Intermitting, for the present, the military events which marked the early months of the year, we will follow the acts and deliberations of King James's Parliament of 1689. The Houses met, according to summons, at the appointed time, in the building known as "the Inns of Court," within a stone's throw of the castle. There were present 228 Commoners, and 46 members of the Upper House. In the Lords several Protestant noblemen and prelates took their seats, and some Catholic peers of ancient date, whose attainders had been reversed, were seen for the first time in that generation in the front rank of their order. In the Lower House the University and a few other constituencies were represented by Protestants, but the overwhelming majority were Catholics, either of Norman or Milesian origin. The King made a judicious opening speech, declaring his intention to uphold the rights of property, and to establish liberty of conscience alike for Protestant and Catholic. He referred to the distressed state of trade and manufactures, and recommended to the attention of the Houses, those who had been unjustly deprived of their estates under the "Act of Settlement."
Three measures passed by this Parliament entitle its members to be enrolled among the chief assertors of civil and religious liberty. One was the "Act for establishing Liberty of Conscience," followed by the supplemental act that all persons should pay tithes only to the clergy of their own communion. An act abolishing writs of error and appeal into England, established the judicial independence of Ireland; but a still more necessary measure repealing Poyning's Law, was defeated through the personal hostility of the King. An act repealing the Act of Settlement was also passed, under protest from the Protestant Lords, and received the royal sanction. A bill to establish Inns of Court, for the education of Irish law students, was, however, rejected by the King, and lost; an "Act of Attainder," against persons in arms against the Sovereign, whose estates lay in Ireland, was adopted. Whatever may be the bias of historians, it cannot be denied that this Parliament showed a spirit worthy of the representatives of a free people. "Though Papists," says Mr. Grattan, our highest parliamentary authority, "they were not slaves; they wrung a constitution from King James before they accompanied him to the field."
The King, unfortunately, had not abandoned the arbitrary principles of his family, even in his worst adversity. His interference with the discussions on Poyning's Law, and the Inns of Court bill, had shocked some of his most devoted adherents. But he proceeded from obstructive to active despotism. He doubled, by his mere proclamation, the enormous subsidy of 20,000 pounds monthly voted him by the Houses. He established, by the same authority, a bank, and decreed in his own name a bank restriction act. He debased the coinage, and established a fixed scale of prices to be observed by all merchants and traders. In one respect--but in one only--he grossly violated his own professed purpose of establishing liberty of conscience, by endeavouring to force fellows and scholars on the University of Dublin contrary to its statutes. He even went so far as to appoint a provost and librarian without consent of the senate. However we may condemn the exclusiveness of the College, this was not the way to correct it; bigotry on the one hand, will not justify despotism on the other.

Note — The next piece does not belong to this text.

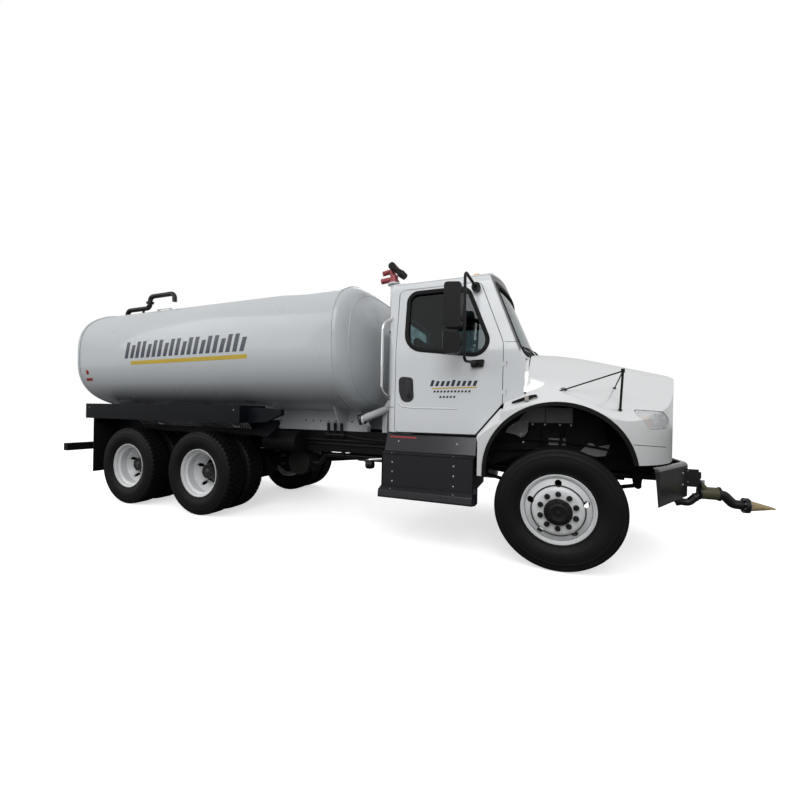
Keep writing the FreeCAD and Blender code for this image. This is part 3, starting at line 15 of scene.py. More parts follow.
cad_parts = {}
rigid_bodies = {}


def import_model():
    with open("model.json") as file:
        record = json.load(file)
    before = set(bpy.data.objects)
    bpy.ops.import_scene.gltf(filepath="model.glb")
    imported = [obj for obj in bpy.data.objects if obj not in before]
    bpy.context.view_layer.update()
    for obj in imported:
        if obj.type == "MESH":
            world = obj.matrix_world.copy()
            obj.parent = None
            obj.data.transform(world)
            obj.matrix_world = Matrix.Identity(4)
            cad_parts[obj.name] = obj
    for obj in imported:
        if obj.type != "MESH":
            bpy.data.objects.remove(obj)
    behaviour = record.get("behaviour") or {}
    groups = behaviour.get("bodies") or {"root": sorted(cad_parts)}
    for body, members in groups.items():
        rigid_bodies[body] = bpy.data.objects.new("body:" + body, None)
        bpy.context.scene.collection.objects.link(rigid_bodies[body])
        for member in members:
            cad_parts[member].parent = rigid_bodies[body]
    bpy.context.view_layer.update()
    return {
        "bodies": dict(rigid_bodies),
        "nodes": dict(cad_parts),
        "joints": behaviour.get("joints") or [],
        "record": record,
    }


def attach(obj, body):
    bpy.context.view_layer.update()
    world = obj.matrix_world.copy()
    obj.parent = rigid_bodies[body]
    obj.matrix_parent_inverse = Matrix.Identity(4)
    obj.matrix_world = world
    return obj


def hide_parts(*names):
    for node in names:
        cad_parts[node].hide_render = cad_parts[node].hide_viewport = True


LOG = logging.getLogger("tanker")

Point = tuple[float, float, float]
Colour = tuple[float, float, float]

# Sizes in metres, from the truck's middle and the ground; x runs ahead of the front axle where a name says so
FRONT_AXLE = 2.5825
DRIVE_AXLES = (FRONT_AXLE - 4.070, FRONT_AXLE - 5.390)
AXLE_HEIGHT = 0.525
FRONT_WHEEL_Y = 1.025
OUTER_DUAL_Y = 1.090
DUAL_FACE_Y = 0.9165
INNER_DUAL_Y = 2 * DUAL_FACE_Y - OUTER_DUAL_Y
DISC_OUTSET = 0.168
DRUM_RADIUS = 0.216
CAB_HALF = 1.030
CAB_WALL = 0.030
CAB_LEAN = 0.1416
LEAN_START = 1.93
ROOF_FALL = 0.116
ROOF_LINING = 2.772
CAB_INSIDE = (-1.585, -0.33)
CAB_SILL = 1.13
CAB_BEND = 1.8
FIREWALL_HALF = 0.66
FIREWALL_TOP = 1.56
FIREWALL_BACK = -0.75
CAB_UNDERSIDE = 1.125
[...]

More justifiable was the interference of the King for the restoration of rural schools and churches, and the decent maintenance of the clergy and bishops. His appointments to the bench were also, with one or two exceptions, men of the very highest character. "The administration of justice during this brief period," says Dr. Cooke Taylor, "deserves the highest praise. With the exception of Nugent and Fritton, the Irish judges would have been an honour to any bench."